Regzaron se adavat ke guzar jayenge
Khoon ke dariyaon se hum paar utar jayenge
(Keep the dialogue going, one word leading to another,
The evening rendezvous lasting till dawn
We shall cross the deserts of hate
And bridge the rivers of blood).
(Ali Sardar Jafri - Sarhad)
Muslims should not face a situation of dichotomous loyalties and take inspiration from Maulana Azad who was president of Indian National Congress during the negotiation of independence and was a key ally of Gandhi and Nehru.
“I am a musalman and am proud of that fact. Islam's splendid traditions of 1,300 years are my inheritance. I am unwilling to lose even the smallest part of this inheritance. The teaching and history of Islam, its arts and letters and civilisation, are my wealth and my fortune. It is my duty to protect them.
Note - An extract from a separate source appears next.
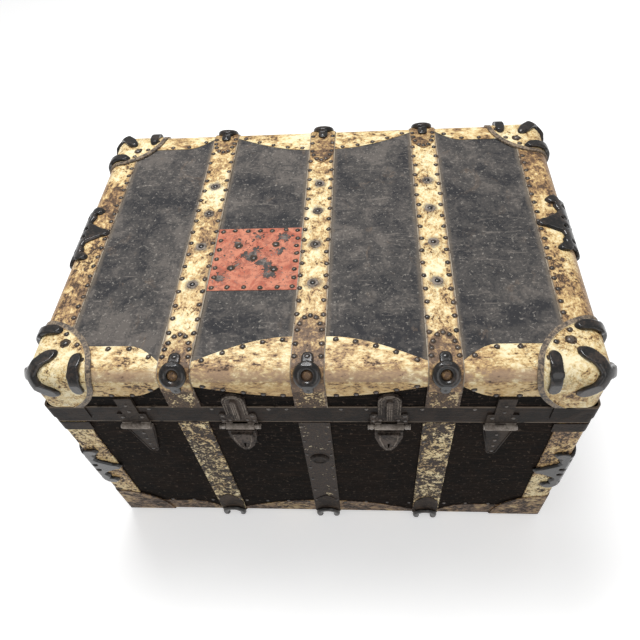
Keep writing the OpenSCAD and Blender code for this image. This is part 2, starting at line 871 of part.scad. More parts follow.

“As a musalman I have a special interest in Islamic religion and culture, and I cannot tolerate any interference with them. But in addition to these sentiments, I have others also which the realities and conditions of my life have forced upon me. The spirit of Islam does not come in the way of these sentiments; it guides and helps me forward.
“I am proud of being an Indian. I am part of the indivisible unity that is Indian nationality. I am indispensable to this noble edifice, and without me this splendid structure of India is incomplete. I am an essential element which has gone to build India. I can never surrender this claim.
“It was India's historic destiny that many human races and cultures and religions should flow to her, finding a home in her hospitable soil, and that many a caravan should find rest here. Even before the dawn of history, these caravans trekked into India, and wave after wave of newcomers followed. This vast and fertile land gave welcome to all, and took them to her bosom. One of the last of these caravans, following the footsteps of its predecessors, was that of the followers of Islam.
“They came here and settled here for good.”